Greenville President Suzanne Davis adds, “At GU, we are taking advantage of the fact that we are a small, semi-contained university within a low-density part of the country and that is a significant advantage in this time in history. Our rural environment, combined with our ability to offer the most current scientific knowledge based on an epidemiologic model for testing for the COVID virus, allows us to responsibly open the campus for the fall semester.”
The partnership came about through collaboration between President Davis and U of I System President Timothy Killeen. The two presidents began communicating about COVID-19 response earlier this summer. Davis is a double U of I grad with an MBA and a jurisdoctorate.

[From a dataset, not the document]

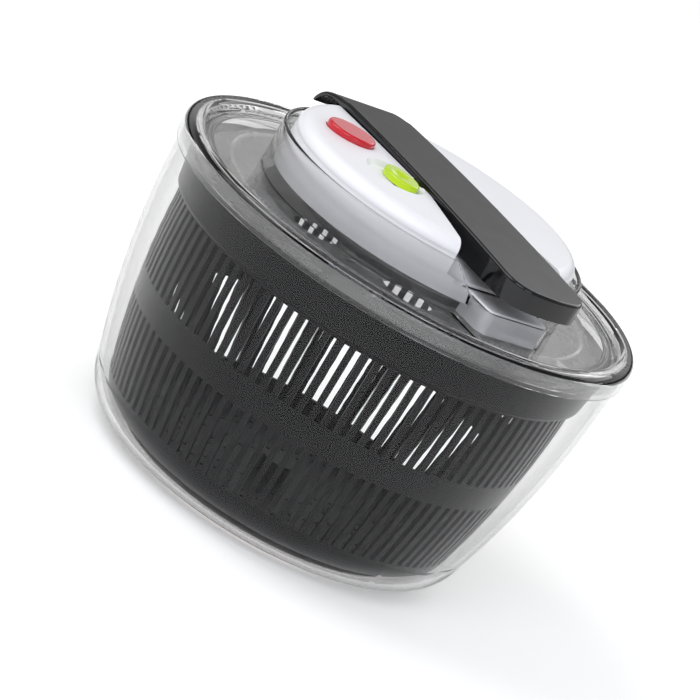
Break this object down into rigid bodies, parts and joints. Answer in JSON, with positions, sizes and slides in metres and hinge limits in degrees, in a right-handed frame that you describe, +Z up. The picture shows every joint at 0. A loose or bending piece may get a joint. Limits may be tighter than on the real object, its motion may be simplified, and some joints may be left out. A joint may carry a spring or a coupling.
{
  "type": "salad spinner",
  "caption": "Round clear bowl with a slotted dark spinning basket and a clear lid that carries a pump lever, a brake button and a lock slider.",
  "frame": {"origin": "centre of the bowl's foot ring, on the surface it stands on", "axes": "+Z up along the spin axis; +X from the lever's hinge towards its tip"},
  "size_m": [0.25, 0.25, 0.1841],
  "materials": {
    "clear_bowl": "clear polished plastic",
    "clear_lid": "clear polished plastic",
    "clear_disc": "clear plastic",
    "dark_plastic": "satin",
    "white_plastic": "satin",
    "white_inner": "moulded",
    "black_gloss": "gloss",
    "grey_satin": "satin",
    "red_gloss": "gloss",
    "lime_gloss": "gloss",
    "foot": "soft",
    "brake_rubber": "matte",
    "steel": "turned"
  },
  "bodies": {
    "bowl": {"outer_bowl": "clear_bowl", "foot_ring": "foot", "bowl_pivot": "steel"},
    "basket_body": {"basket": "dark_plastic", "basket_socket": "white_inner"},
    "lid_body": {"lid": "clear_lid", "housing_base": "white_plastic", "housing_cover": "white_plastic", "housing_screws": "steel", "lid_screws": "steel", "hinge_pin": "steel", "hinge_spring": "steel", "cross_shaft": "steel", "transfer_pin": "steel", "spindle_bush": "white_inner", "button_spring": "steel", "brake_arm_pin": "steel", "lock_detent": "steel"},
    "lever": {"lever_body": "black_gloss", "lever_top": "grey_satin", "lever_sector": "white_inner"},
    "crown_body": {"crown_gear": "white_inner"},
    "transfer_body": {"transfer_gear": "white_inner"},
    "clutch_body": {"clutch_gear": "white_inner"},
    "drive": {"drive_disc": "clear_disc", "output_spindle": "steel", "spindle_nut": "steel", "brake_drum": "white_inner", "clutch_pawls": "white_inner"},
    "brake_button_body": {"brake_button": "red_gloss"},
    "brake_arm_body": {"brake_arm": "white_inner", "brake_pad": "brake_rubber"},
    "lock": {"lock_slider": "lime_gloss"}
  },
  "joints": [
    {"name": "basket_spin", "type": "hinge", "parent": "bowl", "child": "basket_body", "pos_m": [0, 0, 0.015], "axis": [0, 0, 1], "continuous": true},
    {"name": "lid_lift", "type": "slide", "parent": "bowl", "child": "lid_body", "axis": [0, 0, 1], "range_m": [0, 0.06]},
    {"name": "lever_pump", "type": "hinge", "parent": "lid_body", "child": "lever", "pos_m": [-0.07, 0, 0.17], "axis": [0, -1, 0], "range_deg": [0, 18]},
    {"name": "crown_turn", "type": "hinge", "parent": "lid_body", "child": "crown_body", "pos_m": [-0.03, 0, 0.163], "axis": [0, -1, 0], "range_deg": [-129, 1]},
    {"name": "transfer_turn", "type": "hinge", "parent": "lid_body", "child": "transfer_body", "pos_m": [-0.03, 0, 0.15], "axis": [0, 0, 1], "range_deg": [-1, 233]},
    {"name": "clutch_turn", "type": "hinge", "parent": "lid_body", "child": "clutch_body", "pos_m": [0, 0, 0.15], "axis": [0, 0, 1], "range_deg": [-463, 1]},
    {"name": "drive_spin", "type": "hinge", "parent": "lid_body", "child": "drive", "pos_m": [0, 0, 0.14], "axis": [0, 0, 1], "continuous": true},
    {"name": "brake_press", "type": "slide", "parent": "lid_body", "child": "brake_button_body", "axis": [0, 0, -1], "range_m": [0, 0.002], "stiffness_N_per_m": 400, "deforming": ["button_spring"]},
    {"name": "brake_arm_tilt", "type": "hinge", "parent": "lid_body", "child": "brake_arm_body", "pos_m": [-0.01778, -0.02898, 0.158], "axis": [0.8523, -0.523, 0], "range_deg": [-0.5, 9.4]},
    {"name": "lock_slide", "type": "slide", "parent": "lid_body", "child": "lock", "axis": [0, -1, 0], "range_m": [0, 0.005]}
  ],
  "couplings": [
    {"joint": "basket_spin", "follows": "drive_spin", "ratio": 1},
    {"joint": "crown_turn", "follows": "lever_pump", "ratio": -7.1216},
    {"joint": "transfer_turn", "follows": "lever_pump", "ratio": 12.819},
    {"joint": "clutch_turn", "follows": "lever_pump", "ratio": -25.638},
    {"joint": "brake_arm_tilt", "follows": "brake_press", "rad_per_m": 76.923}
  ]
}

“President Killeen and I talked several times over the summer about the nature of the virus and how testing would be needed in order to responsibly open [universities] for students in the fall,” Davis said. President Killeen suggested to President Davis that she participate in the exploration of a revolutionary COVID-19 testing approach which could be accurate, noninvasive and deliver relatively rapid test results.
SHIELD is based upon a saliva test that can be done quickly and easily. Epidemiologic models tell us that the test has the sensitivity and specificity that is necessary, and can be done frequently enough that we can mitigate the spread of the SARS-CoV-2 on the Greenville campus.
Davis stressed that a robust testing system on campus will provide a safer environment for students and allow more features of GU life to return to normal.
“Community is the hallmark of the GU experience,” Davis said. “Our students want to come back and be together, and we want to explore every avenue available to give them that experience safely.”
For this reason, all GU students and staff will be tested twice per week for the foreseeable future to minimize any possible spread of illness.
Any member of the GU community who travels to an area deemed a COVID-19 hot spot will be required to test immediately upon returning to campus, in accordance with guidelines from the U.S. Centers for Disease Control and Prevention and the Illinois Department of Public Health.
“Innovation through connection and collaboration will be a hallmark of my presidency at Greenville University,” Davis says. “We are privileged to be a part of this mutually beneficial partnership with the University of Illinois.”